Gewaarborgde leningen
Uit de staat van gewaarborgde geldleningen blijkt voor welke instellingen de gemeente garant staat uit hoofde van haar publieke taak. Er is niet gebleken dat daarbij sprake is van een instelling die een verhoogd risico heeft op het niet kunnen voldoen aan haar verplichtingen op lange termijn.
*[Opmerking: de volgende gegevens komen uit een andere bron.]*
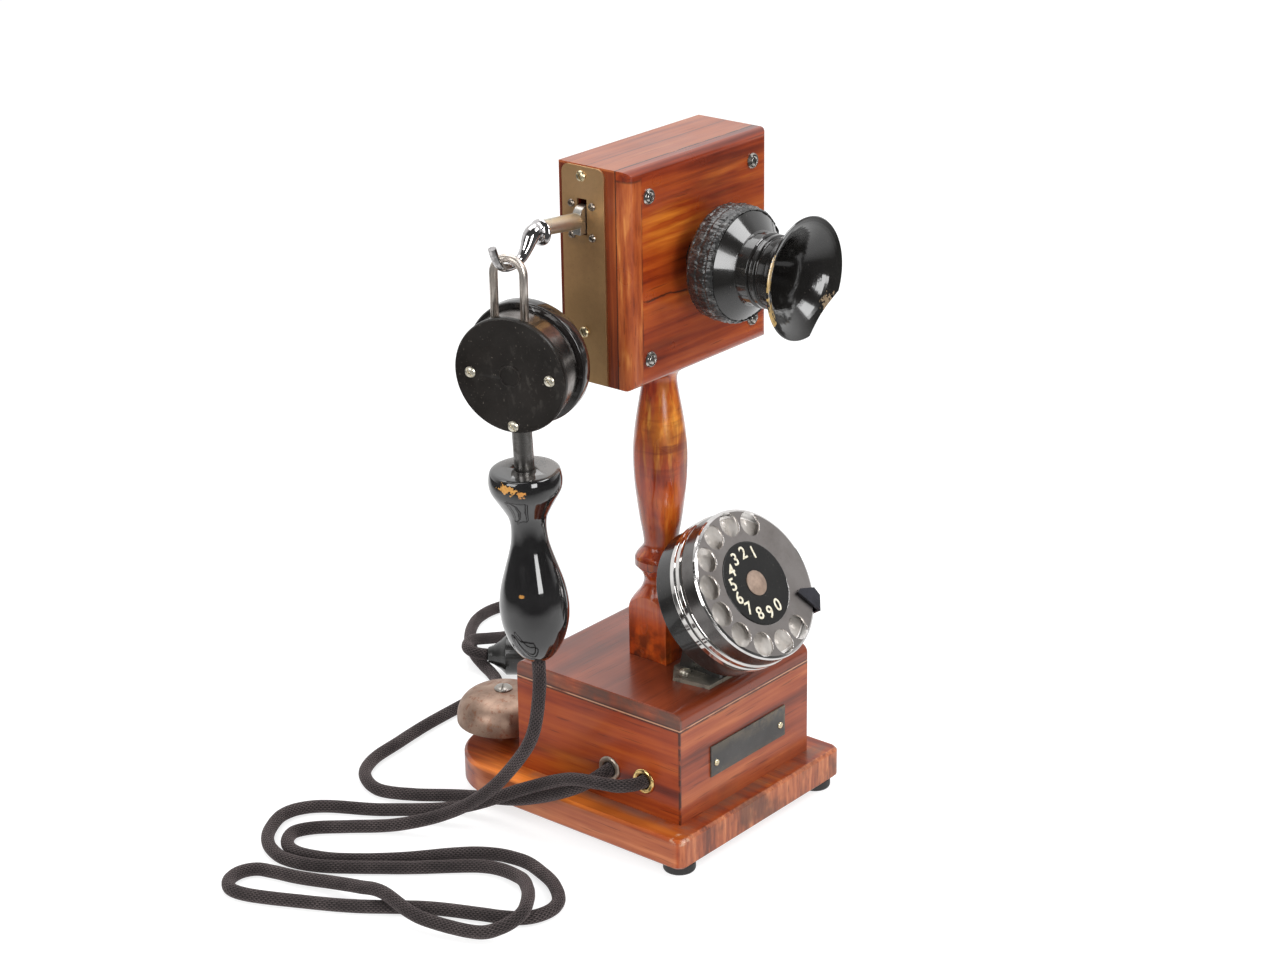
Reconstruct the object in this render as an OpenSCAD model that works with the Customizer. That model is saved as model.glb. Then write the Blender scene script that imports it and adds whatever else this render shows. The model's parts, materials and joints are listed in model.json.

Garantiestellingen per 1 januari 2020 | x € 1.000 |
---|---|
Garantiestellingen publieke taak | 1.674 |
Achtervang garantiestelling WSW | 47.303 |
Achtervang Stichting waarborg sport | 466 |
Achtervang garantiestelling WEW | 59 |
De garantstellingen voor de publieke taak is voor het grootste deel een lening aan woningbouw Brederode wegens de overname van gemeentelijk woningbezit. De achtervang garantiestelling WSW en WEW zijn geldleningen waarvoor respectievelijk de stichtingen Stichting Waarborgfonds Woningbouw en Stichting Waarborgfonds Eigen Woningen borg staan. De gemeente heeft de achtervang met betrekking tot deze leningen. Het gemeentelijk financiële risico is te verwaarlozen.